2006/05/13

闇討ち

 JPが試験勉強をしているので、お弁当を二つ持ち、子どもたちを連れて剣道に行った。

 お弁当は道霊先生と、後輩のフレデリックにあげるため。道霊先生は道場の物置で暮らしているので、小さな部屋でカン詰などを食べて暮らしている。ネクトーさんの話では、毎週日曜日には、ネクトーさんの家で食事や、庭仕事をしているらしい。
 道霊先生は、ジャングルで自給自足ができるほどの、狩猟の腕を持ち、食べてよいものと、食べたら死んでしまう植物を見分ける技があり、料理の腕前はプロ級だ。この前ドレイ先生お手製の、《タンポポのジャム》を食べた。こんなの作るのはこの人ぐらい。逸品だった。

 この前ネクトーさんにまき寿司を持って行ったら、「フランソワ(ドレイ先生の名前)が来るから、残しておいてやろう」と言っていた。ドレイ先生にお弁当を持って行ったら、「ピエール(ネクトーさんの名前)と食べよう」と言っていた。
 そう言うと思って、しっかり2人分作ってある。

 一度お弁当持参で道場に行ったら、先生が留守だったので、独身のフレデリックに「まき寿司は好き?食べる?」と訊いた。まき寿司を知らなかったので、むりやり食べろと言って持たせた。
そうしたら、あとで好きだったと言ってくれたので、今回もお弁当を作ってあげた。

 今回はまき寿司ではなくて、ゆかりご飯のおにぎりに、きんぴらごぼうと、ホウレンソウのおひたしと、大豆とひじきの佃煮にした。肉も魚もなし。思いつきだったから、あり合わせで我慢してもらおう。ドレイ先生とネクトーさんはダイエットをしているというし。ははは。。。

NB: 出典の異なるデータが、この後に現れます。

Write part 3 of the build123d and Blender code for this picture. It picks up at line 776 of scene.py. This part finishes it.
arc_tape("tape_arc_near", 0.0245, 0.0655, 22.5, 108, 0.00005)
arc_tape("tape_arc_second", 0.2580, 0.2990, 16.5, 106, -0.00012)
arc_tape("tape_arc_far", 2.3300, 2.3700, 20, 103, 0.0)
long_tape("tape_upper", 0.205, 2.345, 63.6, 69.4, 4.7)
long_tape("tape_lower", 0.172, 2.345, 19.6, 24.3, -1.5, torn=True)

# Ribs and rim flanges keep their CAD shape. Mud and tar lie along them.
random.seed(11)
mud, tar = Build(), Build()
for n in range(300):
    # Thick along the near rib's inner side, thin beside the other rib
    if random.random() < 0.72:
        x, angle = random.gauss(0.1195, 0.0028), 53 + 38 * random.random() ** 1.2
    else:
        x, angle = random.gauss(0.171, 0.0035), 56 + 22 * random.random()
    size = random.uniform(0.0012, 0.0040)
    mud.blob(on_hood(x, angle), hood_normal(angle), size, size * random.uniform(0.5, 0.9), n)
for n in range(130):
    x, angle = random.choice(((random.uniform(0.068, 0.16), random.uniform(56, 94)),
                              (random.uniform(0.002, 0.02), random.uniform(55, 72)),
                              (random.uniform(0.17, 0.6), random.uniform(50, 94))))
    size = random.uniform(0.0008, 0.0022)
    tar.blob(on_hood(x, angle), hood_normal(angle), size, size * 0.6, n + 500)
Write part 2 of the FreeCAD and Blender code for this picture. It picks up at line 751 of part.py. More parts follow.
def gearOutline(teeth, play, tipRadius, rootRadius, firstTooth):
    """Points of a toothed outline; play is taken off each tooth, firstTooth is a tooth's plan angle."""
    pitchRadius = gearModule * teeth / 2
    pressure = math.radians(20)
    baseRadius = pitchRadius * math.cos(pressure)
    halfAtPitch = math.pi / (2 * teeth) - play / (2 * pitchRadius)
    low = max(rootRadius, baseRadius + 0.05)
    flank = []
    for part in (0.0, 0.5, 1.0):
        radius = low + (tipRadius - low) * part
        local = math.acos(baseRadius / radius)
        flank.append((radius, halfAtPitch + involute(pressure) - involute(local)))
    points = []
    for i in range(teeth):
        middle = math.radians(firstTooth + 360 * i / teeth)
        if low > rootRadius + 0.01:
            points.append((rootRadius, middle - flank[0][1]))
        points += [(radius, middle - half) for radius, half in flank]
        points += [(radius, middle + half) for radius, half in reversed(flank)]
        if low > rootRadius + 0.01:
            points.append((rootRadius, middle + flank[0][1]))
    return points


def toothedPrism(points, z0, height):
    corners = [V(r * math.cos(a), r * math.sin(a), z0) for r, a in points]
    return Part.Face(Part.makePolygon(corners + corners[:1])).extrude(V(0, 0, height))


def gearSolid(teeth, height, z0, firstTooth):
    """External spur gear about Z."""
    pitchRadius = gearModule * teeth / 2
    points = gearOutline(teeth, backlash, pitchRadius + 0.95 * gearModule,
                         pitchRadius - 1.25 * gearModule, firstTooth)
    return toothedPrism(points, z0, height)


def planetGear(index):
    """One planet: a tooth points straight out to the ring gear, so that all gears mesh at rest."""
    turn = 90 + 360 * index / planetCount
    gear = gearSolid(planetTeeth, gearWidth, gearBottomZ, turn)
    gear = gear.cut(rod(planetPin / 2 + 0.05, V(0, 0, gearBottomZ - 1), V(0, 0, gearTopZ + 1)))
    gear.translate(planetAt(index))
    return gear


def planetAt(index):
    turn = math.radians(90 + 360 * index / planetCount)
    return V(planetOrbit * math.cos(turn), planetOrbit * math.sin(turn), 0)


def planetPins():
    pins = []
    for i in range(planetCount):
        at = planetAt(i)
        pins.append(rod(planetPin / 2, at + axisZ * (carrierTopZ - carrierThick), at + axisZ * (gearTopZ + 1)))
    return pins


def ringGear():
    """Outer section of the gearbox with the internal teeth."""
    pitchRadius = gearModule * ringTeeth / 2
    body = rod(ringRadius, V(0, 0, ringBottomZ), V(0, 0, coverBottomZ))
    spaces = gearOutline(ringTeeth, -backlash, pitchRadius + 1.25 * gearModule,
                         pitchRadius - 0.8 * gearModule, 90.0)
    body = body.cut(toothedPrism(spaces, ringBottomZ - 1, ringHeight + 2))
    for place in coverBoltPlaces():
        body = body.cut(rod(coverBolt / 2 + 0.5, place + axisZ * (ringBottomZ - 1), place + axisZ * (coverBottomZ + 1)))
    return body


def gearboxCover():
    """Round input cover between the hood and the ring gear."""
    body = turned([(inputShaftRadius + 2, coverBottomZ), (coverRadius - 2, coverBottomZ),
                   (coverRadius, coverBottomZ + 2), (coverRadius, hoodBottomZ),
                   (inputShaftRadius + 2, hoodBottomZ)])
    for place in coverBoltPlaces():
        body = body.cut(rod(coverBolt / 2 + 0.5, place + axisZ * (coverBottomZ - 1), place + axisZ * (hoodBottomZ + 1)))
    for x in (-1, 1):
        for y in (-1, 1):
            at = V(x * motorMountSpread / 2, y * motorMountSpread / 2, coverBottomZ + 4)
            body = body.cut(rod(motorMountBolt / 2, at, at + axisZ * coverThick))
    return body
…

 数年前、道場にノエミを連れて行ったことがある。ドレイ先生にも、ノエミという名前の孫がいると言われて、何かのご縁を感じた。ゾエを見て「この子はノエミだったね」というので、「いいえ、ノエミはこーんなに大きくなりましたよ。そっちはゾエです」と言ったら、ビッックリしていた。自分の孫のノエミちゃんには、ずいぶん長いこと会っていないのかなーと思って、切なくなった。

 以前は「子供は嫌いだから、剣道も教えない」と言っていたのに、ノエミに「そろそろ、剣道を始めなさいよ」などと言っている。ニコニコして嬉しそう。
 この人も数年で丸くなったんだろうか?

 「そうそう、エマニュエルがみのりの居合刀を返すって言っているよ」
こんどは、私がびっくりした。
 じつは、先日《日本文化センター》の会長さんにお会いしてからというもの、居合道を再開したいという、血が騒ぎはじめていたのだ。今年は剣道も居合道もしないと、ちょっとそっち方面は避けたいと、思っていたものだから、クラブの新人に、私の居合刀を貸してあげたのだ。じつは剣道より居合道の方が好き。

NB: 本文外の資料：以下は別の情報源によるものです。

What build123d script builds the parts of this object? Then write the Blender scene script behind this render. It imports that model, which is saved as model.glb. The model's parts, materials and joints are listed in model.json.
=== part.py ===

 赤い鞘(さや)で、鶴が羽ばたく形の鍔(つば)は、佐藤先生と奥様が、私のために選んで買ってくださったのだ。中味は模擬刀、全然切れない。ちゃんと長さも佐藤先生が測ってくださったので、身体にフィットしている。
 海外に居て、日本のものといえば通信販売を利用する。いつも身体に合わないものが届いてしまう。だからこの居合刀は、私にとって貴重な特注品だ。お金は自分で払ったけれども、佐藤先生に贈っていただいたと思って大事にしていた。

 でも、いくら大事にしていても、佐藤先生は喜ばない。わかっていたけどスランプ。宝の持ち腐れは勿体ないから、熱心にがんばっているエマニュエルさんに貸したのだ。そして、いざ、「またやりたいなあ」と思った時には、「返してよ」と言いづらくなっていた。
 
 そんな時に、彼女が返してくれるというので、びっくりした。
「どうして?やめたんですか?自分の刀を買ったの?」
「いや、やめてない。まだ買っていない。でも、そろそろ返したいって。」
テレパシーが通じたんだろうか。
闇の中から、刀がひゅっと出て来た感じだ。
 むむーん。修行が足りないので、よけられない。《鯉口》を切られたからには、こっちも《受け流し》のしたくをせねば、《袈裟切り》で、まっぷたつにされてしまうゾオ。

 来週、居合刀を返してもらったら、《切りつけ》と《抜きつけ》と《血ぶり》と《納刀》
(のうとう)を、毎日20回ずつやろう。ああ、宣言してしまった。やらねばなるまい。
 模擬刀なれども、真剣勝負なのだああああ。